No. 10 Florida, even with a loss to Alabama, traveled to Lexington to play unranked Kentucky still in the driver's seat. Florida enters every season with the initial goal to win the SEC East and then to win the SEC.

Dan Mullen took over a team that had talent on the roster but had just endured a coach quit on them in the middle of a season that ended with just four wins. Mullen's first task was to get the team to buy into his program. He did just that and Florida won ten games.

Mullen noted that it would be harder to go from 10 wins to 11 than it was to go from 4 to 10, then the Gators won 11 games in his second season. Each of Mullen's first three seasons ended in a New Year's Six Bowl game and, despite some lackluster recruiting, it appeared that Florida was on the right trajectory.

Heading into the 2021 season many picked Florida to finish third in the SEC East, something the coaches and players relished. They enjoyed being overlooked and the perception of disrespect.

Through five games it looks more like a premonition than anything else.

Florida's 20-13 loss at the hands of Kentucky Saturday night in Lexington relinquishes the distinction of being able to control your own fate the rest of the way.

"It's pretty disappointing because we work hard, we work hard for these moments, all offseason and we came out sore," senior defensive lineman Zach Carter said. "We just got to control what we can control, just win out."

Even by winning out the Gators would still need help to get to Atlanta. Winning out would make Florida 6-2 in the SEC with wins over Tennessee, Vanderbilt, LSU, Georgia, South Carolina, and Missouri. They would need Georgia to lose a second SEC game and would need Kentucky to lose three of their remaining SEC contests (LSU, Georgia, Mississippi State, Tennessee, Vanderbilt).

That's what happens when you lose two of your first three league games. You no longer have the right to control your destiny.

What will the Gators do now?

They have a large number of seniors and several draft-eligible juniors on the roster. When the Gators wake up on Sunday morning and look in the mirror, will they pout and show up to meetings with a woe is me, defeated mentality? Will practices become harder to endure, meetings more difficult to pay attention to now that you no longer are in control of your own future? Or will Florida continue to fight?

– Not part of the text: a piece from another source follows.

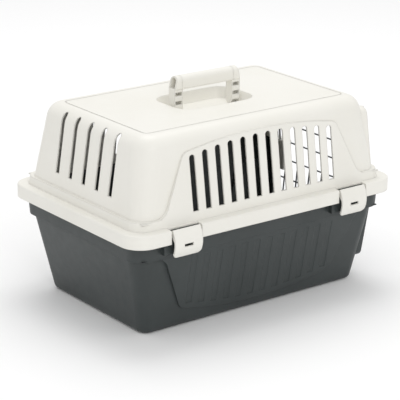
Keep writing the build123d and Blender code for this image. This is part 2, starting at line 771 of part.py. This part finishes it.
def make_door_frame():
    """Top rail, free stile and bottom rail, bent from one wire and welded to the hinge rod."""
    path = [
        (HINGE_X, HINGE_Y + FRAME_WIRE_RADIUS, DOOR_TOP),
        in_door(-EDGE_UPRIGHT_Y, DOOR_TOP),
        in_door(STILE_Y, DOOR_TOP),
        in_door(STILE_Y, BEND_Z),
        in_door(STILE_Y, DOOR_BOTTOM),
        in_door(-EDGE_UPRIGHT_Y, DOOR_BOTTOM),
        (HINGE_X, HINGE_Y + FRAME_WIRE_RADIUS, DOOR_BOTTOM),
    ]
    return wire(path, FRAME_WIRE_RADIUS)


def make_hinge_rod():
    top = DOORWAY_TOP + PIN_DEPTH - PIN_END_GAP
    bottom = DOORWAY_BOTTOM - PIN_DEPTH + PIN_END_GAP
    return rod((HINGE_X, HINGE_Y, bottom), (HINGE_X, HINGE_Y, top), FRAME_WIRE_RADIUS)


def door_height(y):
    """Line up the door's whole height, bent once at the rim's height."""
    return [in_door(y, DOOR_BOTTOM), in_door(y, BEND_Z), in_door(y, DOOR_TOP)]


def make_uprights():
    wires = []
    for index in range(UPRIGHT_COUNT):
        y = index * UPRIGHT_PITCH - EDGE_UPRIGHT_Y
        wires.append(wire(door_height(y), WIRE_RADIUS))
    return wires


def make_cross_wires():
    """Cross wires on the outside of the uprights; two stop short of the latch."""
    out = 2 * WIRE_RADIUS - WELD_SINK
    wires = []
    for index in range(CROSS_COUNT):
        z = CROSS_LOWEST + index * CROSS_PITCH
        beside_latch = abs(z - BEND_Z) < LATCH_HALF_HEIGHT
        end_y = LATCH_Y_LOW - PASS_GAP if beside_latch else STILE_Y + FRAME_WIRE_RADIUS
        wires.append(
            wire(
                [
                    (HINGE_X, HINGE_Y + FRAME_WIRE_RADIUS, z),
                    in_door(-EDGE_UPRIGHT_Y, z, out),
                    in_door(end_y, z, out),
                ],
                WIRE_RADIUS,
            )
        )
    return wires


# Door latch, modelled upright and then leaned with the half of the door that it sits on
UPPER = Pos(BEND_X, 0, BEND_Z) * Rot(0, -UPPER_LEAN, 0)
LOWER = Pos(BEND_X, 0, BEND_Z) * Rot(0, LOWER_LEAN, 0)
UPPER_REACH = (DOORWAY_TOP - BOLT_END_GAP - BEND_Z) / math.cos(math.radians(UPPER_LEAN))
LOWER_REACH = (BEND_Z - DOORWAY_BOTTOM - BOLT_END_GAP) / math.cos(math.radians(LOWER_LEAN))
LATCH_HALVES = {"upper": (UPPER, 1, UPPER_REACH), "lower": (LOWER, -1, LOWER_REACH)}


def latch_shape():
    """Latch body around the stile and the last upright, with a window for the tabs."""
    body = slab(
        (BEND_X + LATCH_BACK, BEND_X + LATCH_FRONT),
        (LATCH_Y_LOW, LATCH_Y_HIGH),
        (BEND_Z - LATCH_HALF_HEIGHT, BEND_Z + LATCH_HALF_HEIGHT),
    )
    body = fillet(body.edges(), LATCH_EDGE_FILLET)
    for place, way, _ in LATCH_HALVES.values():
        body -= place * slab(
            (BOLT_OFFSET - BOLT_RADIUS - LATCH_WINDOW_BACK, 2 * LATCH_FRONT),
            (BOLT_Y - LATCH_WINDOW_WIDTH / 2, BOLT_Y + LATCH_WINDOW_WIDTH / 2),
            sorted((-way * WALL, way * LATCH_WINDOW_HALF)),
        )
        start, end = (BOLT_OFFSET, BOLT_Y, 0), (BOLT_OFFSET, BOLT_Y, way * 2 * LATCH_HALF_HEIGHT)
        body -= place * rod(start, end, BOLT_RADIUS + SHAFT_CLEARANCE)
    for y, radius in ((STILE_Y, FRAME_WIRE_RADIUS), (EDGE_UPRIGHT_Y, WIRE_RADIUS)):
        body -= wire(door_height(y), radius)
    return body


def make_latch_covers():
    """Front and back mouldings of the latch, clipped together over the wires."""
    body = latch_shape()
    split = BEND_X - WIRE_RADIUS / 2
    back = slab((split - RIM_RADIUS, split), (0, RIM_WIDTH / 2), (DOOR_BOTTOM, DOOR_TOP))
    return body - back, body & back


def make_tab(half):
    """Finger tab that carries one bolt."""
    place, way, _ = LATCH_HALVES[half]
    near, far = TAB_GAP, TAB_GAP + TAB_HEIGHT
    reach = LATCH_WINDOW_WIDTH / 2 - PASS_GAP
    y_range = (BOLT_Y - reach, BOLT_Y + reach)
    x_range = (BOLT_OFFSET - BOLT_RADIUS - TAB_BACK, LATCH_FRONT - TAB_SETBACK)
    block = slab(x_range, y_range, sorted((way * near, way * far)))
    ridge = slab((0, TAB_RIDGE_FRONT), y_range, sorted((way * (far - TAB_RIDGE_HEIGHT), way * far)))
    ridge = fillet(ridge.edges().filter_by(Axis.Y).group_by(Axis.X)[-1], TAB_RIDGE_FILLET)
    start, end = (BOLT_OFFSET, BOLT_Y, way * (near + BOLT_SINK)), (BOLT_OFFSET, BOLT_Y, way * 2 * far)
    return place * (block + ridge - rod(start, end, BOLT_RADIUS))


def make_bolt(half):
    """Steel bolt, drawn clear of the shells here; it slides out past the doorway's edge."""
    place, way, reach = LATCH_HALVES[half]
    start, end = (BOLT_OFFSET, BOLT_Y, way * (TAB_GAP + BOLT_SINK)), (BOLT_OFFSET, BOLT_Y, way * reach)
    bolt = rod(start, end, BOLT_RADIUS)
    return place * chamfer(bolt.edges().group_by(Axis.Z)[-1 if way > 0 else 0], BOLT_RADIUS / 3)


def make_guide(half):
    """Guide on the door's rail that the bolt runs in."""
    place, way, _ = LATCH_HALVES[half]
    rail_z = DOOR_TOP if way > 0 else DOOR_BOTTOM
    lean = UPPER_LEAN if way > 0 else LOWER_LEAN
    s = (rail_z - BEND_Z) / math.cos(math.radians(lean))
    block = slab(
        (BOLT_OFFSET - BOLT_RADIUS - GUIDE_WALL, FRAME_WIRE_RADIUS + GUIDE_WALL),
        (BOLT_Y - GUIDE_WIDTH / 2, BOLT_Y + GUIDE_WIDTH / 2),
        (s - GUIDE_HEIGHT / 2, s + GUIDE_HEIGHT / 2),
    )
    block = fillet(block.edges().filter_by(Axis.Y), GUIDE_FILLET)
    block -= rod((0, BOLT_Y - GUIDE_WIDTH, s), (0, BOLT_Y + GUIDE_WIDTH, s), FRAME_WIRE_RADIUS)
    start, end = (BOLT_OFFSET, BOLT_Y, s - GUIDE_HEIGHT), (BOLT_OFFSET, BOLT_Y, s + GUIDE_HEIGHT)
    return place * (block - rod(start, end, BOLT_RADIUS + SHAFT_CLEARANCE))


def make_spring():
    """Coil spring squeezed between the two tabs."""
    height = 2 * (TAB_GAP - SPRING_WIRE) - PASS_GAP
    helix = Helix(height / SPRING_TURNS, height, SPRING_RADIUS)
    profile = Plane(helix @ 0, z_dir=helix % 0) * Circle(SPRING_WIRE)
    return Pos(BEND_X, BOLT_Y, BEND_Z - height / 2) * sweep(profile, path=helix)


def make_parts():
    latch_front, latch_back = make_latch_covers()
    parts = {
        "tray": make_tray(),
        "roof_shell": make_roof_shell(),
        "handle": make_handle(),
        "door_hinge_rod": make_hinge_rod(),
        "door_frame_wire": make_door_frame(),
        "door_upright_wires": make_uprights(),
        "door_cross_wires": make_cross_wires(),
        "latch_front_cover": latch_front,
        "latch_back_cover": latch_back,
        "latch_spring": make_spring(),
    }
    for half in LATCH_HALVES:
        parts[f"{half}_latch_tab"] = make_tab(half)
        parts[f"{half}_latch_bolt"] = make_bolt(half)
        parts[f"{half}_bolt_guide"] = make_guide(half)
    for x, side in clip_places():
        end_name = "front" if x > 0 else "rear"
        side_name = "right" if side < 0 else "left"
        parts[f"clip_{end_name}_{side_name}"] = make_clip(x, side)
    return parts


def main():
    os.makedirs("parts", exist_ok=True)
    for name, shape in make_parts().items():
        if isinstance(shape, list):
            shape = Compound(children=shape)
        export_step(shape, f"parts/{name}.step")
        print(name, len(shape.solids()), round(shape.volume))


main()
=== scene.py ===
"""Looks of the pet carrier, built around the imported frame. Metres."""

import json
import math

import bpy
from mathutils import Matrix, Vector

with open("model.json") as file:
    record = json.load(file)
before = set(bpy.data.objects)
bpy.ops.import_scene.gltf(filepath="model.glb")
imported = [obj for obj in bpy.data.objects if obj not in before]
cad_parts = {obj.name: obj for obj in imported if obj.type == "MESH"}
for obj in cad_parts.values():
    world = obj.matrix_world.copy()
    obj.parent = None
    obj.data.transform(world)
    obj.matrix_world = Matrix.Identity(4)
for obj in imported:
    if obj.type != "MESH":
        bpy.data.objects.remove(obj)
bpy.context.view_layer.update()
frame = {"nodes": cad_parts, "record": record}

# Camera, solved from the photograph's edges
CAMERA_PLACE = (-1.54105, -2.02613, 0.98230)
CAMERA_AZIMUTH = -37.124
CAMERA_ELEVATION = 18.490
CAMERA_ROLL = 0.358
CAMERA_LENS = 161.115
SENSOR_WIDTH = 36.0
CAMERA_REACH = 50

# Studio: white surroundings, a pale floor, and two soft lights as place, target, side and power
WHITE = (1, 1, 1, 1)
WORLD_STRENGTH = 0.80
FLOOR = (0.96, 0.96, 0.96, 1)
FLOOR_ROUGHNESS = 0.9
FLOOR_REACH = 12
FLOOR_DROP = 0.0005
KEY_LIGHT = ((-0.9, -2.8, 1.9), (0, 0, 0.15), 1.4, 17)
TOP_LIGHT = ((0.5, 0.8, 2.6), (0, 0, 0.1), 1.6, 22)

# Surface colours, linear
IVORY = (0.83, 0.815, 0.76, 1)
IVORY_SHADE = (0.80, 0.783, 0.72, 1)
SLATE = (0.030, 0.037, 0.037, 1)
SLATE_LIGHT = (0.038, 0.046, 0.046, 1)
STEEL = (0.40, 0.41, 0.43, 1)
STEEL_DULL = (0.25, 0.26, 0.28, 1)
STEEL_BRIGHT = (0.6, 0.6, 0.62, 1)

# Edges of the mouldings: radius of the softening, and its samples
EDGE_RADIUS = 0.0022
EDGE_SAMPLES = 4

RELIEF_DETAIL = 2
SPRING_ROUGHNESS = 0.22

scene = bpy.context.scene
scene.view_settings.view_transform = "Standard"


def add_camera():
    data = bpy.data.cameras.new("camera")
    data.lens = CAMERA_LENS
    data.sensor_width = SENSOR_WIDTH
    data.clip_end = CAMERA_REACH
    camera = bpy.data.objects.new("camera", data)
    scene.collection.objects.link(camera)
    azimuth = math.radians(CAMERA_AZIMUTH)
    elevation = math.radians(CAMERA_ELEVATION)
    back = Vector((
        math.sin(azimuth) * math.cos(elevation),
        -math.cos(azimuth) * math.cos(elevation),
        math.sin(elevation),
    ))
    right = Vector((math.cos(azimuth), math.sin(azimuth), 0))
    turn = Matrix((right, back.cross(right), back)).transposed()
    roll = Matrix.Rotation(math.radians(CAMERA_ROLL), 3, "Z")
    camera.matrix_world = Matrix.Translation(CAMERA_PLACE) @ (turn @ roll).to_4x4()
    scene.camera = camera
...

"I mean we all said that we have a decision to make. This can either go one of two ways. We can be pouty, sad about it and lose out or we can stay focused and get back to the drawing board and work as hard as we ever have before to win out," Starting quarterback Emory Jones said. "So that's what we're going to do. We're going to try our best to go out there and do our job every week."

Dan Mullen preaches about the Gator Standard, which, he says, is competing for championships. Florida doesn't control that now. The only they they can control is how they pick themselves up after the first loss in Lexington since 1986 and how they will respond the rest of the season.